What is being asked
Reproduce, word for word, only the lines from the one containing "Recreate this object as parametric build123d" through the one containing "the middle back.", both included.

Dataset extract
------------------------------------------------------------

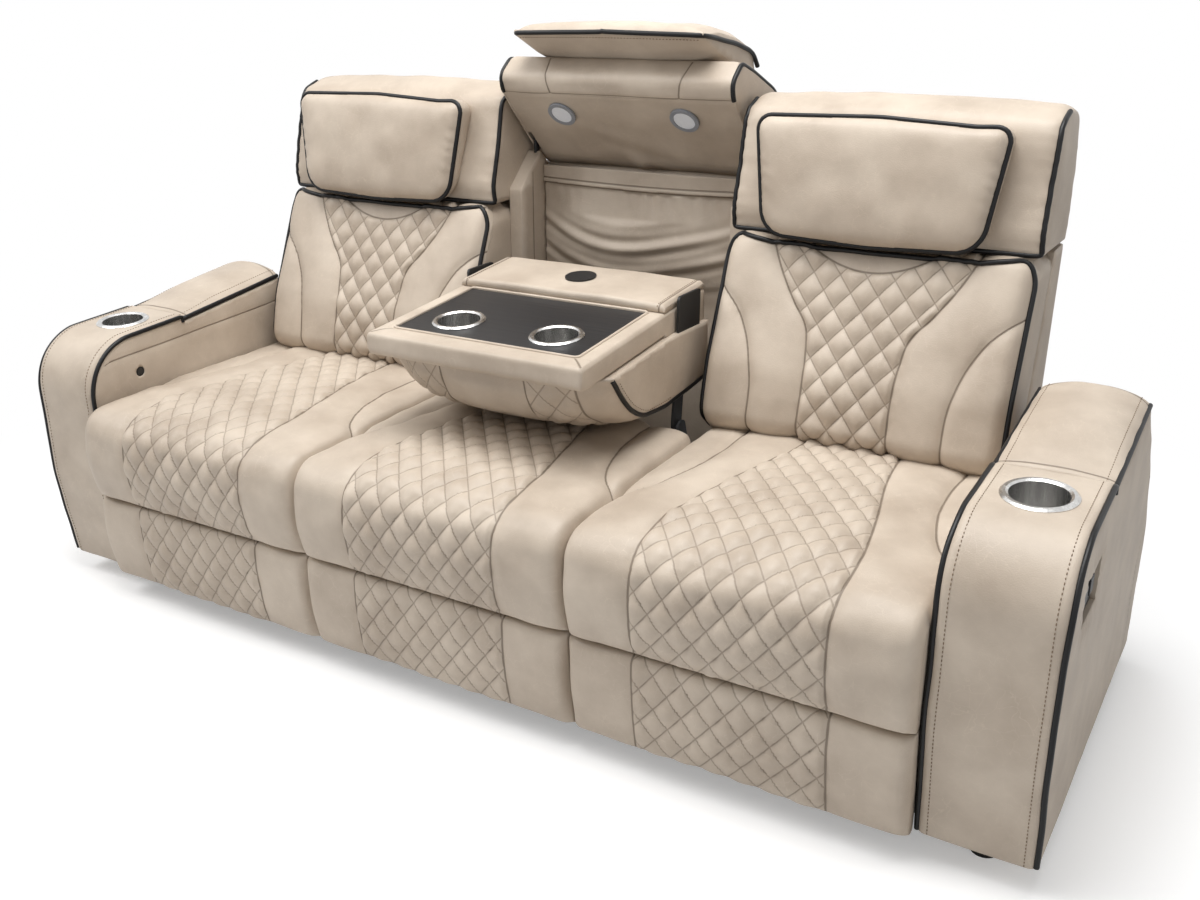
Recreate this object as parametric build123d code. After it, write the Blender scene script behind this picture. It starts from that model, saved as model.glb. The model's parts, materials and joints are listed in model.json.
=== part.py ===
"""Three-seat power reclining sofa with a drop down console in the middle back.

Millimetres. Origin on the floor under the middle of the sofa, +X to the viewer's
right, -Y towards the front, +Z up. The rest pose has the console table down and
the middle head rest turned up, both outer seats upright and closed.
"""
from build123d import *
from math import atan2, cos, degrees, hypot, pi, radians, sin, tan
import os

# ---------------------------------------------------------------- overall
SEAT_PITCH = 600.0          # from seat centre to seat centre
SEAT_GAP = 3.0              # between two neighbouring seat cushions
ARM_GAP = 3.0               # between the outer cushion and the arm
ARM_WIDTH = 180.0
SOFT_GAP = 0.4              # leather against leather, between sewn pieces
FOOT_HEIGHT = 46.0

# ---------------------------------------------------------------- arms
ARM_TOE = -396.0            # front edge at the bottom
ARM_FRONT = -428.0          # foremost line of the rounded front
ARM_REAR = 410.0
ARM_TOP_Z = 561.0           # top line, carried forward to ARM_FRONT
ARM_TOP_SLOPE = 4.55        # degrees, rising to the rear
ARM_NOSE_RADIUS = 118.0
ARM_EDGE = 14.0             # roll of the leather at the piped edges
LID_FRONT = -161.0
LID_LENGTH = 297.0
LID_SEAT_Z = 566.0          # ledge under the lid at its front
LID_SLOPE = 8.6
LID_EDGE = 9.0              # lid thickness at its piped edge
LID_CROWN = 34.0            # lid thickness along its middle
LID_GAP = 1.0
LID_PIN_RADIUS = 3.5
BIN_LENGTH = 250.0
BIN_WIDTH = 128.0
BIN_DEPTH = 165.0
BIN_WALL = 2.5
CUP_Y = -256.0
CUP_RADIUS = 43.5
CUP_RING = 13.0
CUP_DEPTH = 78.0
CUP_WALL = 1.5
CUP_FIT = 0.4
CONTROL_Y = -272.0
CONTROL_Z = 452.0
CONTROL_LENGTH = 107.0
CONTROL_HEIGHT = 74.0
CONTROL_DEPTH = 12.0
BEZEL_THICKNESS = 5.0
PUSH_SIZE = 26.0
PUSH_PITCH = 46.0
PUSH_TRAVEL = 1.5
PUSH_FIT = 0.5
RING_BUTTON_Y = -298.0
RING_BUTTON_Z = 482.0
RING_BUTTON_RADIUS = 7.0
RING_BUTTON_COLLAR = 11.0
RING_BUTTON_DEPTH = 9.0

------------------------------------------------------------

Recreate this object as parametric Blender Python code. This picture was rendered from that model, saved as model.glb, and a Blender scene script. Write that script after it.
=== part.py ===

------------------------------------------------------------

Solution for this exercise
Recreate this object as parametric build123d code. After it, write the Blender scene script behind this picture. It starts from that model, saved as model.glb. The model's parts, materials and joints are listed in model.json.
=== part.py ===
"""Three-seat power reclining sofa with a drop down console in the middle back.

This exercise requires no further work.